Naja AntVir hab ich auch auf Windows drauf, da überzeugt es mich total, nur auf Suse bring ichs halt nicht zum laufen


----------



## gothic ghost (27. April 2004)

> _Original geschrieben von Hannibal _
> Naja AntVir hab ich auch auf Windows drauf, da überzeugt es mich total, nur auf Suse bring ichs halt nicht zum laufen


@ Hannibal 
der mit Elefanten Viren jagt  
Kleiner Scherz,
km_antivir lass mal stecken, lade dir hier Antivir für Linux runter das man von der Konsole aus starten muß,
und es gibt kein Icon auf dem Desktop was deinen *Security Chef* ins schleudern bringen wird.
Mal ihm doch ein Bildchen


----------



## Hannibal (27. April 2004)

aha also gibts kein rpm für das install? dann mach ichs halt mit dem tar.gz hab ich auch schonmal geschafft


----------



## Neurodeamon (27. April 2004)

> _Original geschrieben von Johannes Röttger _
> *Doch, ist es.
> *
> 
> ...



Sorry, falsch ausgedrückt.

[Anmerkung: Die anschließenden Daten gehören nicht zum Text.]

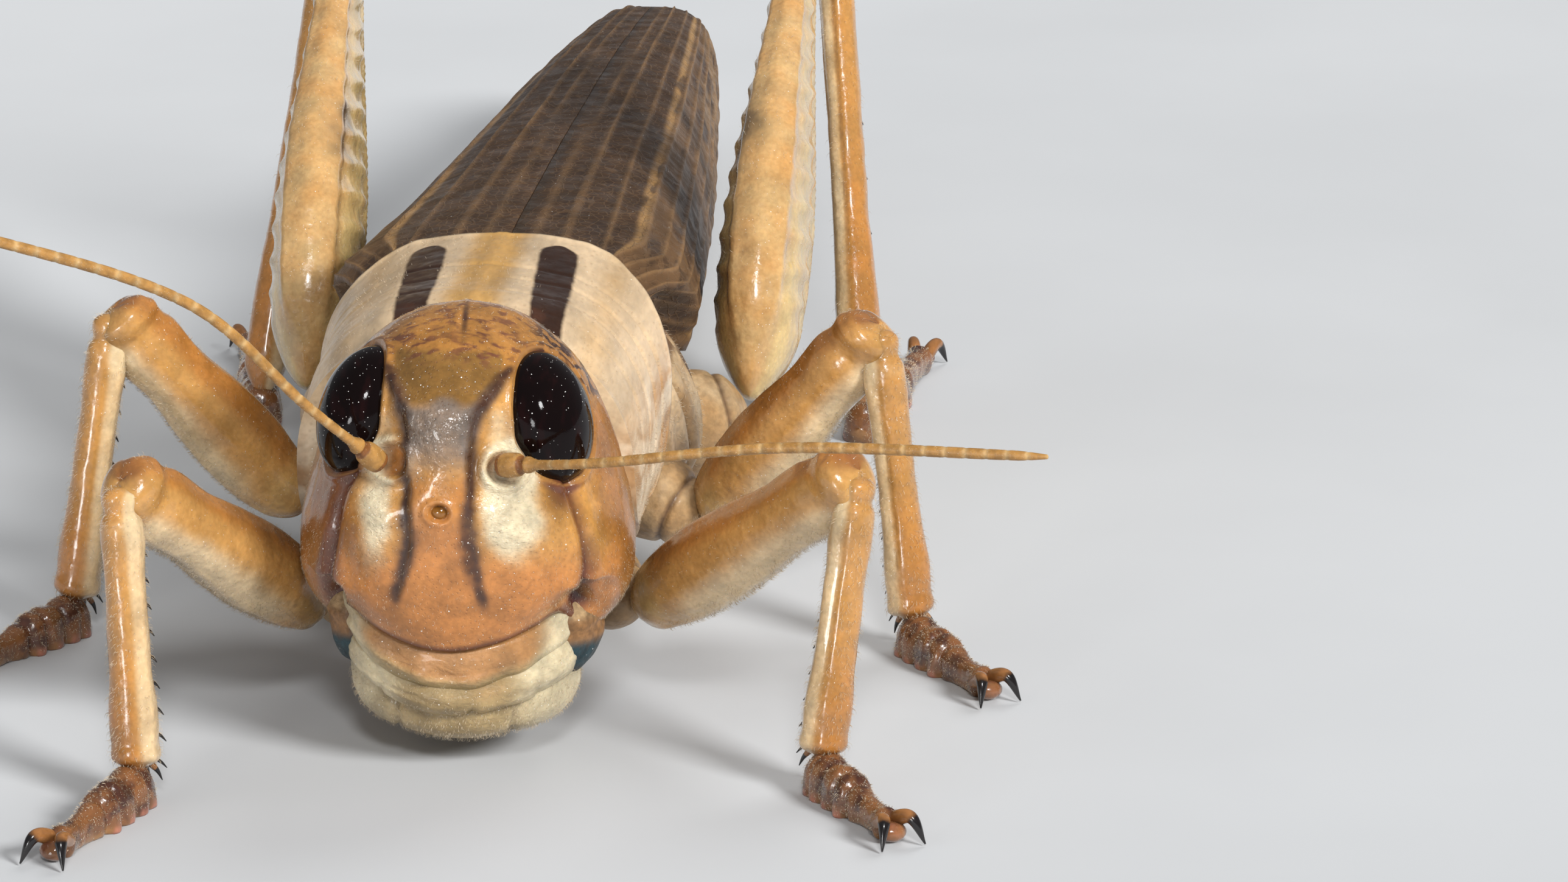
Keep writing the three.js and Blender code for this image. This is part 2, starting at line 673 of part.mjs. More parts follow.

Es ist kein:

Anti
viren
Programm


Worum es ja wohl geht =)


----------



## JohannesR (28. April 2004)

Da war ich mir nicht sicher, zum derzeitigen Stand des Threads war es unklar, ob es einen Antiviren-Programm wollte oder einen Mail-Virenscanner. Wie gesagt: "Wenn du allerdings deinen Rechner als Mailgateway einsetzen willst..."


----------



## Neurodeamon (28. April 2004)

@Johannes: Oh mann ... ich hab gerade Deinen Blog gelesen, ich bin auch so ein Spanner, das hab ich gerade gemerkt. Der Link hat so gelockt .... Du Dämon, führtest mich in Versuchung! *heul*
Aber ich gehöre zu der Hälfte der Nation die Vanilla Coke lieben *g*


----------



## gothic ghost (28. April 2004)

*Road movie ? oder was ?*

hi,
@ Johannes, Neurodeamon
Wie heißt der Streifen ?
*Böser Bulle jagt Unbestechlichen* 
Fortsetzung folgt ;-)


----------